The previous example with “SUBSTRING” would look something like this: We also have to use a different separator between each word in the dictionary, in order to prevent any suffix from being a substring of another suffix. For example, we don’t want a “ZZ$” at the end of our dictionary to be considered a substring of “BUZZ$”; this would mess up our tree structure. Once we make these adjustments, there are several linear-time algorithms for suffix tree construction which I won’t get into here, but can be found in the references below. Conclusion Equipped with a suffix tree, we can now search for any letters we must use in a word game, and get any words containing those letters, plus some extra ones.
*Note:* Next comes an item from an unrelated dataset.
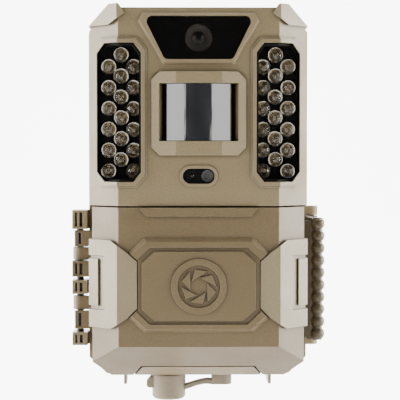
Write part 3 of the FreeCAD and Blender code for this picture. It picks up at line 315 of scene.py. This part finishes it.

This list can be filtered further if there are letters we should avoid, as a post-processing step. The algorithm has no more problem returning 14-letter words than 5-letter ones. This is a clear win if we have, for example, four letters and want to find an eight-letter word that uses all of them. It’s less obviously a win for searching for shorter words that we can make, but the algorithm sketched above for wildcard search can be adopted to list words that match any one of the search letters instead of all of them.